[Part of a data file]

◇ ◇ ◇

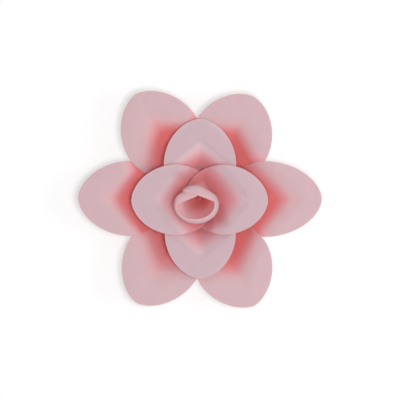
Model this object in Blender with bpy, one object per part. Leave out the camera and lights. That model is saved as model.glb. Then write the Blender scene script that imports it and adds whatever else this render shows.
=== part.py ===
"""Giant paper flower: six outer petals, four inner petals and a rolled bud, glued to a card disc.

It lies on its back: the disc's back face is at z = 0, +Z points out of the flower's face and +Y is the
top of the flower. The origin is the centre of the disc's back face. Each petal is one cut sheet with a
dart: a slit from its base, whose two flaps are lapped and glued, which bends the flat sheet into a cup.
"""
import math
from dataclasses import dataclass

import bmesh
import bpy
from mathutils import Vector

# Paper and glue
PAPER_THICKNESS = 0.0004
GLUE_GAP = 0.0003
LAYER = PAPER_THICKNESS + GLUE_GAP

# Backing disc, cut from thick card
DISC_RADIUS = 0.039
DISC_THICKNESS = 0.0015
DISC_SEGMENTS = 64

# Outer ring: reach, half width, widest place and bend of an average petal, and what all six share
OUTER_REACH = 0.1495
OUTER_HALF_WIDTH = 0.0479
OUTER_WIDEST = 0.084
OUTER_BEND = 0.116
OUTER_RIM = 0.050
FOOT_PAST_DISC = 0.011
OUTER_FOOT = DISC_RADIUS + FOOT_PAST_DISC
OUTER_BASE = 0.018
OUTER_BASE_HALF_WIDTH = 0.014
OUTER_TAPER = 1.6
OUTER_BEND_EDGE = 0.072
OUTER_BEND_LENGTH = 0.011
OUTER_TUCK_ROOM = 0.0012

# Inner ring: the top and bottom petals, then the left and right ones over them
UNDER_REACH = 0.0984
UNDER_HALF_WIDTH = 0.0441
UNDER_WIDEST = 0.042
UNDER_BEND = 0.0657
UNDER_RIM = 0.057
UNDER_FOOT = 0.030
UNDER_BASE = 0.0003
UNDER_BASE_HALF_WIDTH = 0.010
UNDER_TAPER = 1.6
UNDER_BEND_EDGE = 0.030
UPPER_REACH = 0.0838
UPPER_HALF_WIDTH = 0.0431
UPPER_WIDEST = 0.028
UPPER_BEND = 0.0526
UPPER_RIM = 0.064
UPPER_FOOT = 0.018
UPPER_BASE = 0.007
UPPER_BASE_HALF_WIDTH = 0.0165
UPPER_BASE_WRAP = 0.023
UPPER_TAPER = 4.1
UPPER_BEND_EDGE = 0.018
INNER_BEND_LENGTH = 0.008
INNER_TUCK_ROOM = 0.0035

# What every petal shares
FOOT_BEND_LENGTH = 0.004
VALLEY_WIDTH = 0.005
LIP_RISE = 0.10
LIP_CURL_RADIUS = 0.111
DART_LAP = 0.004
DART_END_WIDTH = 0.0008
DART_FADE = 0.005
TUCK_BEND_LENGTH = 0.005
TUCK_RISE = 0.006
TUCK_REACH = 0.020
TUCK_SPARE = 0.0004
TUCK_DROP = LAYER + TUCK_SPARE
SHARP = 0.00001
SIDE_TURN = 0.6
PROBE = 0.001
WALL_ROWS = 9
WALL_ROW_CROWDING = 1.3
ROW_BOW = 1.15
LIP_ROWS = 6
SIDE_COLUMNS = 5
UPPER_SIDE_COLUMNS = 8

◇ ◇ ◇

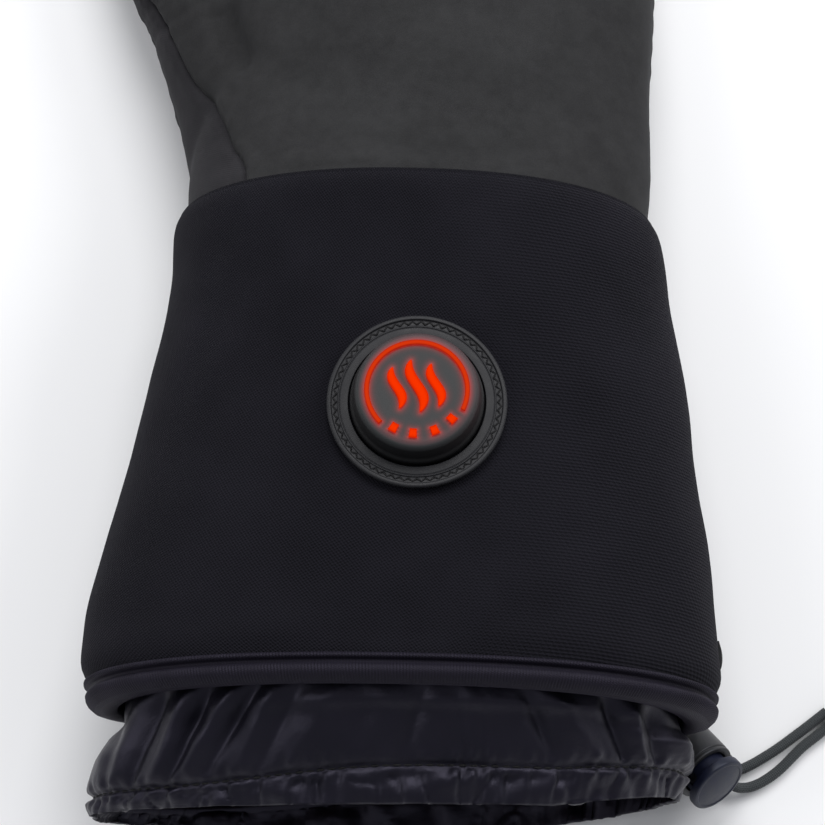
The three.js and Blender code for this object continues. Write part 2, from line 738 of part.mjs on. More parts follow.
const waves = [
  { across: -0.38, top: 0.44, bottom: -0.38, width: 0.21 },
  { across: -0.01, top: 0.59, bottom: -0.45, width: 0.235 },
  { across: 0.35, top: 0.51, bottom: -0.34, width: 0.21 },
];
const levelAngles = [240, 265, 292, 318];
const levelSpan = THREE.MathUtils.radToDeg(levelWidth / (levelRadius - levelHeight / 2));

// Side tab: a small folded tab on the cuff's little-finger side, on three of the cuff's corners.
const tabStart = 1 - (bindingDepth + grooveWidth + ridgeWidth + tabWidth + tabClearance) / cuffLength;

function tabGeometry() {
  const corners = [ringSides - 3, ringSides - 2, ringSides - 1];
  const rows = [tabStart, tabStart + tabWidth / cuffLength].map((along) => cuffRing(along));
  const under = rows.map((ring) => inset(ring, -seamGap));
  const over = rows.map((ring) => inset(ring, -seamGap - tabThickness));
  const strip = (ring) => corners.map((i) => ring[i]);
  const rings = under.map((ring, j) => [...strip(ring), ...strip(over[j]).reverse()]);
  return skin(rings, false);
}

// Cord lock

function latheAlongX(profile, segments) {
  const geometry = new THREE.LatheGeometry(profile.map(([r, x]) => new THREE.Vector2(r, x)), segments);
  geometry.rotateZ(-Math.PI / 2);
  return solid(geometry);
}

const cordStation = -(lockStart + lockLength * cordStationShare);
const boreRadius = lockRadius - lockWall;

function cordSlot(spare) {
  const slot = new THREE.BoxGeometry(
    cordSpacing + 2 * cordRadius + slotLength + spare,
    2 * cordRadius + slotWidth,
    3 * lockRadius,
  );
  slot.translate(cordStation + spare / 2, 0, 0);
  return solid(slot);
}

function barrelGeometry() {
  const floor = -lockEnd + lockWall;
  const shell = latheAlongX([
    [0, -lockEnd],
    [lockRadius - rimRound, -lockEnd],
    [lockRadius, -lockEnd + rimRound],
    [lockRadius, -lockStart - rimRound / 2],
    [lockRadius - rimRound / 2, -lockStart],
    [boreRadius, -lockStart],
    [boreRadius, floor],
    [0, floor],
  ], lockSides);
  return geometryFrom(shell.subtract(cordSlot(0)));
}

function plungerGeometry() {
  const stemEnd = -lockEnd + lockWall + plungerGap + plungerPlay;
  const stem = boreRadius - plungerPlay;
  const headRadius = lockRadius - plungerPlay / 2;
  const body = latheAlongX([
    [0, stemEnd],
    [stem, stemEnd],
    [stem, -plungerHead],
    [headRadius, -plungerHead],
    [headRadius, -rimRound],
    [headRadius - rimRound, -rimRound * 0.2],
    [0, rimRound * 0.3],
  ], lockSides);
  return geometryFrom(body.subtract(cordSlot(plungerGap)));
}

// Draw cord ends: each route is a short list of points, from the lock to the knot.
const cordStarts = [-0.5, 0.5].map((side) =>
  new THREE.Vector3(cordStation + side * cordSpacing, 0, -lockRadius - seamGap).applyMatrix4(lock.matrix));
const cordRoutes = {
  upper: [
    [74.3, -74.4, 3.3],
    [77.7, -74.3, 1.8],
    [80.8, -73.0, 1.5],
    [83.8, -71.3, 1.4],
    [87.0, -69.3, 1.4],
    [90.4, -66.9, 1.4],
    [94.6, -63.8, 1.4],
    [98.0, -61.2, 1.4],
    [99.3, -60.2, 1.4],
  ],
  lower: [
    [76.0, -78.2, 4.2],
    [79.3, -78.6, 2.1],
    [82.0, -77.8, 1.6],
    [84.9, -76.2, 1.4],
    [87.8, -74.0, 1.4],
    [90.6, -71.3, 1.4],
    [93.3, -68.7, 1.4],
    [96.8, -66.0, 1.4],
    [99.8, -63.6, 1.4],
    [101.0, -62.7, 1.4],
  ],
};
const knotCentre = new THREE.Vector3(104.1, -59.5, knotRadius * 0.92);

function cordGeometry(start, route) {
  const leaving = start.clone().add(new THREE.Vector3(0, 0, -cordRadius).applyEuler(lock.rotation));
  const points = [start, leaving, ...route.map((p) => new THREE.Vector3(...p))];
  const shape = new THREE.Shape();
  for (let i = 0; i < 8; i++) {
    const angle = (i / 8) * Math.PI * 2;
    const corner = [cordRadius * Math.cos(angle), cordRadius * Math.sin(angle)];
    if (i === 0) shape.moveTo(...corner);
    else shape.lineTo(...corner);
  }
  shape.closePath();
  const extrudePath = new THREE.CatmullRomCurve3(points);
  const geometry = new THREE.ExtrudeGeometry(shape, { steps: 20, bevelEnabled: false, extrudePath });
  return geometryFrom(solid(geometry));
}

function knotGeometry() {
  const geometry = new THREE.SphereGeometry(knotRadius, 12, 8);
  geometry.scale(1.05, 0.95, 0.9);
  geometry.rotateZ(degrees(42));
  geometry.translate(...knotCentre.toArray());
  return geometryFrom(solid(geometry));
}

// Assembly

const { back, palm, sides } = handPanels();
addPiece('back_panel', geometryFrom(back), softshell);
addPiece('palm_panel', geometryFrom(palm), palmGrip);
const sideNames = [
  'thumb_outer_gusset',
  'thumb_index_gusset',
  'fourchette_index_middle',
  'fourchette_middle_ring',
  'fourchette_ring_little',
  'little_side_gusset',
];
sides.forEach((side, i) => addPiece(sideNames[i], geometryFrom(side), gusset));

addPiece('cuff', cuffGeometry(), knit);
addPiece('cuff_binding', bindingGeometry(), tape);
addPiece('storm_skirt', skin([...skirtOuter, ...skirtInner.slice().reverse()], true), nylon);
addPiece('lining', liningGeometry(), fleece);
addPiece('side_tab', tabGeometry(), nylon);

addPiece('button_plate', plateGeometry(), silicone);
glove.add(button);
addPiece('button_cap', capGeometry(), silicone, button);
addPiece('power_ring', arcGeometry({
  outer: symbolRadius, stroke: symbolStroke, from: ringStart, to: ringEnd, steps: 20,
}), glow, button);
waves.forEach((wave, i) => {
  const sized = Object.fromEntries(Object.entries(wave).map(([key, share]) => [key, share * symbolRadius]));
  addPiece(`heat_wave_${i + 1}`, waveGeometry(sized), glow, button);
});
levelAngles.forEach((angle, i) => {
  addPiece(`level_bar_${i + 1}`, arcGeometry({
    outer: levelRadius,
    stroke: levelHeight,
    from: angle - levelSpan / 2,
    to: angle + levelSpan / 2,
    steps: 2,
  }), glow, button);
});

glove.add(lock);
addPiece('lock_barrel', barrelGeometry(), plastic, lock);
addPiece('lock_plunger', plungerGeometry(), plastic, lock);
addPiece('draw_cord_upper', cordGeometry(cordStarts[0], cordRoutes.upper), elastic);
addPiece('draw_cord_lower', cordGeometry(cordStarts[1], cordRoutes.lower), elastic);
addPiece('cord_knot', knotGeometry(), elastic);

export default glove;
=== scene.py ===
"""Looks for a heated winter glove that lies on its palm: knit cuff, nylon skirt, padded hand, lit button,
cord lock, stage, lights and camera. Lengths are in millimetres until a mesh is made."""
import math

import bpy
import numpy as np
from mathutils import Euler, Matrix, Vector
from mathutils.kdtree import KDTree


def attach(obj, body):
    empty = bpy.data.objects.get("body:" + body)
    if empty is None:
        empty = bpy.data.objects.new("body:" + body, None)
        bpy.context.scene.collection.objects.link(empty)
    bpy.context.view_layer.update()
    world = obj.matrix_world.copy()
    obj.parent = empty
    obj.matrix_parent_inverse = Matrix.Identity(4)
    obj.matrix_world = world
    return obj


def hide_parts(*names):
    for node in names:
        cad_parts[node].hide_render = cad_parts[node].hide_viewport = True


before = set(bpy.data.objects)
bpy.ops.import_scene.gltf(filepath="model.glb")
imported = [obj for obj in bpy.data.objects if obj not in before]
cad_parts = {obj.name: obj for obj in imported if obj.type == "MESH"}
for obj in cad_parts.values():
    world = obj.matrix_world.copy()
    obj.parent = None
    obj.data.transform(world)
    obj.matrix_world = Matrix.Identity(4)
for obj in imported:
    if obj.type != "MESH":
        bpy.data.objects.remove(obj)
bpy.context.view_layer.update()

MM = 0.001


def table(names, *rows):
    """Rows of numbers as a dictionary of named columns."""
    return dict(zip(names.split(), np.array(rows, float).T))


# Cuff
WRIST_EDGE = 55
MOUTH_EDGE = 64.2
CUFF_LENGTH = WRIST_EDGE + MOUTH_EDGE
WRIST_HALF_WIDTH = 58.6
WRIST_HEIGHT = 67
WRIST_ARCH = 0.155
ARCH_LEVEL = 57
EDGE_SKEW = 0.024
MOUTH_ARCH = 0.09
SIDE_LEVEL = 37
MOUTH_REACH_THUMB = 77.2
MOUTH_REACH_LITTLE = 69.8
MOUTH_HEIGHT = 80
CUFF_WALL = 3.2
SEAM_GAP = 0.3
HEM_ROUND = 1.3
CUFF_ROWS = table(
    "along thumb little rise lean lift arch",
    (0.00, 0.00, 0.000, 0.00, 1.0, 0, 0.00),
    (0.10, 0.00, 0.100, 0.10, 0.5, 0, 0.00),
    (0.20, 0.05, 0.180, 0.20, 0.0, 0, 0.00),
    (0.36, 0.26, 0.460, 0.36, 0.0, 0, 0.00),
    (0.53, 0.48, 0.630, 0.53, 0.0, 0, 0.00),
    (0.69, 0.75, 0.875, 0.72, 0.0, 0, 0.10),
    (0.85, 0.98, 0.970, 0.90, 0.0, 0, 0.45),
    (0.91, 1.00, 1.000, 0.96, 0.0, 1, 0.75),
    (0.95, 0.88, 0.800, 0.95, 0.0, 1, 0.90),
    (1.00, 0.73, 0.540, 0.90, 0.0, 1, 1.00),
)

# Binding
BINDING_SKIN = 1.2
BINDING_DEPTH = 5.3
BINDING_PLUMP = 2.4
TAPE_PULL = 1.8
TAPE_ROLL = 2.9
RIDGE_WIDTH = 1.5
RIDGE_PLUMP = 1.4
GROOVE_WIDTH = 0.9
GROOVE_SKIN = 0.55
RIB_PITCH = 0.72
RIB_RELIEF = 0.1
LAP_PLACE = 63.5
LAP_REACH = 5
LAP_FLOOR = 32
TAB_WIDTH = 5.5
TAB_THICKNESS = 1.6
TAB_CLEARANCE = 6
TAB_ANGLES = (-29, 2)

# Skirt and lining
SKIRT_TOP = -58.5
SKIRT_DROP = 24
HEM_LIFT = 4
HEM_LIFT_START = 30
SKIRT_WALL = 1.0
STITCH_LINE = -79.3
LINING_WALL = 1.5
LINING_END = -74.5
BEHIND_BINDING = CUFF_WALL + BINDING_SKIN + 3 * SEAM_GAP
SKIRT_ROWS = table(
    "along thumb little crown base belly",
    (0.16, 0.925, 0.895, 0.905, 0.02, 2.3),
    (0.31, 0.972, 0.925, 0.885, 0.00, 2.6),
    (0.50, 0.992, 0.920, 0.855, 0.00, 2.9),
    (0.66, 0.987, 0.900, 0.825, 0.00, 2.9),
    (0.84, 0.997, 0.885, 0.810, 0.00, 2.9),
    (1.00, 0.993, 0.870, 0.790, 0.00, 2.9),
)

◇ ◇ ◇

Task description
Write out, from the lines above, only those from the line with "The three.js and" to the line with "const boreRadius = lockRadius - lockWall;", exactly as given, including the first and the last.

Task output
The three.js and Blender code for this object continues. Write part 2, from line 738 of part.mjs on. More parts follow.
const waves = [
  { across: -0.38, top: 0.44, bottom: -0.38, width: 0.21 },
  { across: -0.01, top: 0.59, bottom: -0.45, width: 0.235 },
  { across: 0.35, top: 0.51, bottom: -0.34, width: 0.21 },
];
const levelAngles = [240, 265, 292, 318];
const levelSpan = THREE.MathUtils.radToDeg(levelWidth / (levelRadius - levelHeight / 2));

// Side tab: a small folded tab on the cuff's little-finger side, on three of the cuff's corners.
const tabStart = 1 - (bindingDepth + grooveWidth + ridgeWidth + tabWidth + tabClearance) / cuffLength;

function tabGeometry() {
  const corners = [ringSides - 3, ringSides - 2, ringSides - 1];
  const rows = [tabStart, tabStart + tabWidth / cuffLength].map((along) => cuffRing(along));
  const under = rows.map((ring) => inset(ring, -seamGap));
  const over = rows.map((ring) => inset(ring, -seamGap - tabThickness));
  const strip = (ring) => corners.map((i) => ring[i]);
  const rings = under.map((ring, j) => [...strip(ring), ...strip(over[j]).reverse()]);
  return skin(rings, false);
}

// Cord lock

function latheAlongX(profile, segments) {
  const geometry = new THREE.LatheGeometry(profile.map(([r, x]) => new THREE.Vector2(r, x)), segments);
  geometry.rotateZ(-Math.PI / 2);
  return solid(geometry);
}

const cordStation = -(lockStart + lockLength * cordStationShare);
const boreRadius = lockRadius - lockWall;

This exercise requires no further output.